河合神社 (附 貴布祢神社・任部社・三井社他)


紀伊国愛宕郡
京都市左京区下鴨泉川町59 (賀茂御祖神社境内)
(賀茂御祖神社有料P有)

■延喜式神名帳
鴨川合坐小社宅神社 大 月次相嘗新嘗 の比定社
[三井社] 三井神社 名神大 月次新嘗 の論社

■祭神
玉依姫命
[貴布祢神社] 高龗神
[任部社] 八咫烏命
[三井社] (中社)賀茂建角身命 (西社)伊可古夜比売命 (東社)玉依媛


賀茂御祖神社の境内社、第一摂社。一の鳥居を進みすぐ左手、現社域の南西部に鎮座。貴布祢神社、任部社の他に六社や鴨長明の「方丈庵」があります。
◎創建由緒については不明。神名帳に記載される社名の「川合坐」から、「賀茂川」と「高野川」が合流する地点、つまり現社地から遷座されること無く、あるいはさほど変わらないところに鎮座していたことが分かります。
◎「小社宅」(おこそやけ)について、「宅」は住居と捉えて問題無いものの、「小社」は意見が分かれているようです。

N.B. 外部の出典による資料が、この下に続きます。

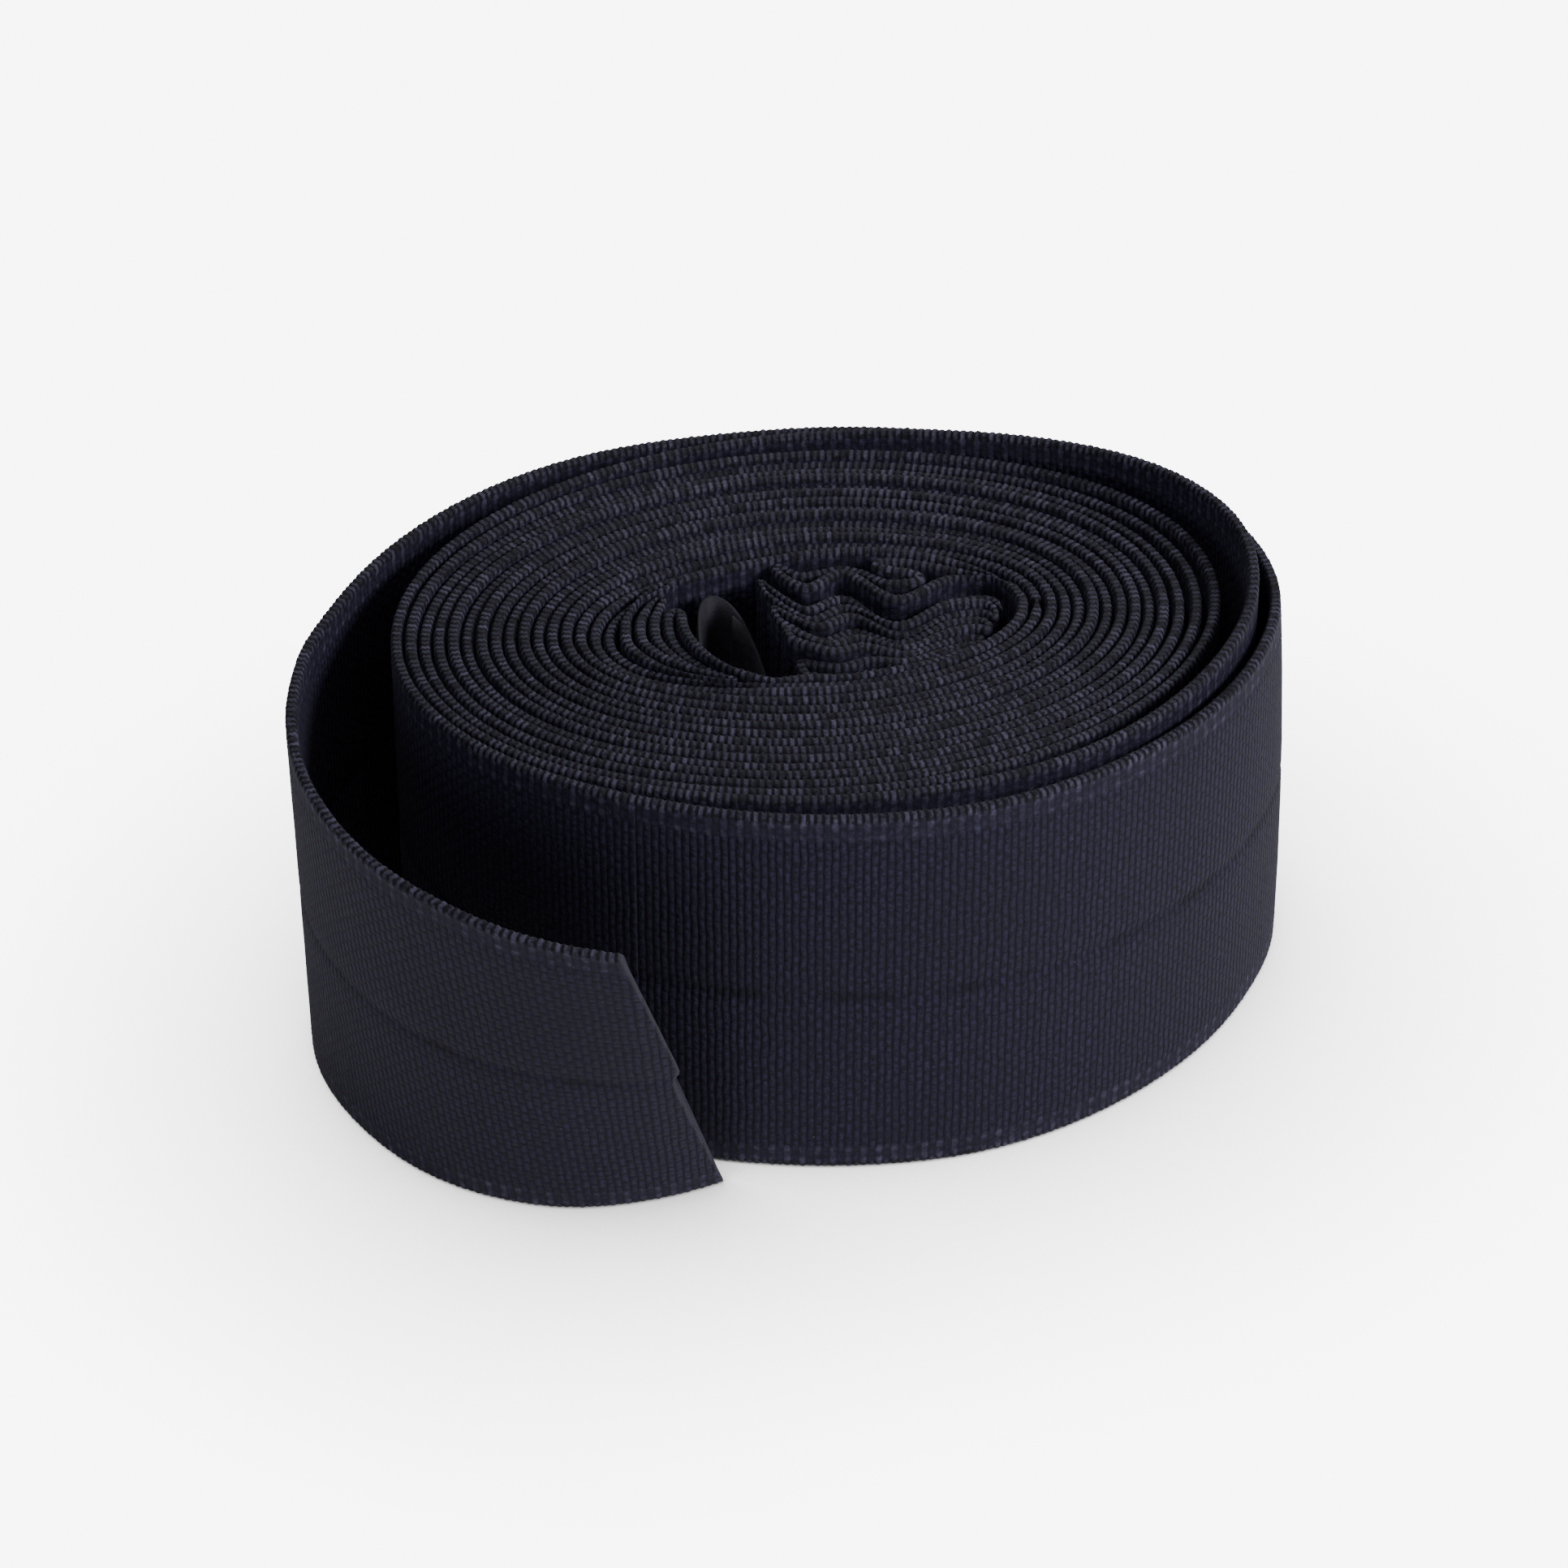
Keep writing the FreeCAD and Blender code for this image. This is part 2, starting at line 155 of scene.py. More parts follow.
def centre(angle, share):
    """The middle of the band's thickness at a turn angle and a share of its width, as x, y, z."""
    angle, share = np.broadcast_arrays(np.asarray(angle, float), np.asarray(share, float))
    turns = (angle - REFERENCE_ANGLE) / 360.0
    tight = angle < SECOND_TURN_START
    half_length = np.where(tight, HALF_LENGTH + PITCH_LONG * turns, HALF_LENGTH)
    half_depth = np.where(tight, HALF_DEPTH + PITCH_DEEP * turns, HALF_DEPTH)
    stand_off = np.where(tight, slack(angle), smooth(STAND_OFF, angle))
    lean = smooth(TOP_LEAN, angle)
    c, s = np.cos(np.radians(angle)), np.sin(np.radians(angle))
    nx, ny = c / half_length, s / half_depth
    size = np.hypot(nx, ny)
    reach = stand_off + lean * lean_profile(share, angle) + WOBBLE(angle)
    x, y = turned(half_length * c + nx / size * reach, half_depth * s + ny / size * reach, TILT)
    rise = smooth(RISE, angle) + share * turn_height(angle)
    return np.stack([x, y, share * np.sqrt(WIDTH**2 - lean**2) + rise], -1)


def slack(angle):
    """How far the outer tight turns have spread at the roll's back right, most at the outermost turn."""
    away = (angle - SLACK_ANGLE + 180.0) % 360.0 - 180.0
    depth = np.clip(1 - (SECOND_TURN_START - angle) / SLACK_WINDING, 0, 1) ** 1.5
    return SLACK_MOST * np.exp(-(away / SLACK_EITHER_SIDE) ** 2) * depth


def turn_height(angle):
    """How unevenly high the tight turns' top edges stand, from turn to turn."""
    fade = np.clip((SECOND_TURN_START - angle) / 90.0, 0, 1) * np.clip((angle - CORE_END) / 90.0, 0, 1)
    turns = np.radians(angle)
    return fade * (0.22 * np.sin(0.37 * turns + 1.0) + 0.2 * np.sin(0.61 * turns) - 0.15)


def make_wobble():
    """A slight waviness of the turns, the same for neighbouring turns, so that they never meet."""
    waves = [(random.integers(2, 7), random.uniform(0, 6.28), random.uniform(0.04, 0.12)) for _ in range(5)]

    def wobble(angle):
        a = np.radians(angle)
        fade = np.clip((560.0 - angle) / 60.0, 0, 1)
        return fade * sum(size * np.sin(k * a + phase) for k, phase, size in waves)
    return wobble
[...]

カモ県主の宗家 泉亭氏の邸宅としているのは「賀茂社祭神考」という書。泉亭氏の邸宅がかつては今の京都大学の西南西にあり、その宅内に鎮座していた、そして「高野川」の川床の変化に伴い現社地へ遷されたと。京都大学の敷地も広く、邸宅があったとされる具体的な位置は不明。
◎一方で「社」を古代朝鮮語の「こそ」と捉えて、渡来人系、おそらく秦氏が奉斎した社とするのは賀茂御祖神社側の見解。式内大社(比定)たるに相応しいものかと思われます。
◎謎であるのはご祭神。同じ玉依姫命でも当社の玉依姫命は賀茂建角身命の娘神ではなく、神武天皇の母神とされています。これは意想外のことであり、また神武天皇を含め母子ともに当社との関連は見出だせません。
これとは異なり玉依日古神とする説も。当社に納められる神服が男体をしているからということからのもの。真相は不明。

【貴布祢神社】
賀茂御祖神社の第七摂社。河合神社の御垣内、ご本殿の右隣(向かって左隣)に鎮座します(下部写真参照)。院政末期(1161年)に既に、河合神社の御垣内に祀られていたようです。
賀茂別雷神社(上賀茂神社)の別雷命(賀茂建角身命の孫神)が、母は玉依媛であるが父神は不明。玉依媛が「石川の瀬見の小川」で遊んでいたところ、上流から「丹塗矢」が流れてきて懐妊したとされています。「石川の瀬見の小川」とするなら源流は比叡山であり、そこに鎮まるのは大山咋神。賀茂別雷神社の「賀茂川」とするなら、源流に鎮まるのは貴船神社(未参拝)の高龗神となります。

【任部社】(とうべのやしろ)
貴布祢神社のさらに右隣(向かって左隣)に鎮座する賀茂御祖神社末社。
「任部」とは「専女(とうめ)」のことであり、これは伏見稲荷大社の境内社の白狐社に祀られる「老狐」のこと。つまり眷属神(白狐社の記事参照)。
伏見稲荷大社は秦氏が神官を務めた社であり、ここでもカモ県主と秦氏との密な繋がりが窺えます。

【三井社】
河合神社の中門前の参道を挟んだ向かい側の社。2020年3月現在改修中(記憶が正しければ、3年ほど前から改修工事を行っていると思われる)。
当社は河合神社末社であり、賀茂御祖神社の摂社の三井神社とは別の社としています。そちらが式内名神大社の比定社であるのに対して、当社は論社に挙げられています。別の社とは言いきれないということでしょうか。
社頭案内(現在は改修中により見当たらない)には、賀茂御祖神社の周辺には分霊が多く祀られていたが、その一社であるとしているようです。「蓼倉郷(たでくらのさと)」にあったとされていますが、これは「高野川」の東方。ご祭神は賀茂建角身命夫婦神と娘神。


河合神社の鳥居、つまりここからが河合神社への入口。

中門

左側(向かって右側)がご本殿、右側が貴布祢神社の社殿。

貴布祢神社

左側(向かって右側)が貴布祢神社の社殿、右側が任部社の社殿。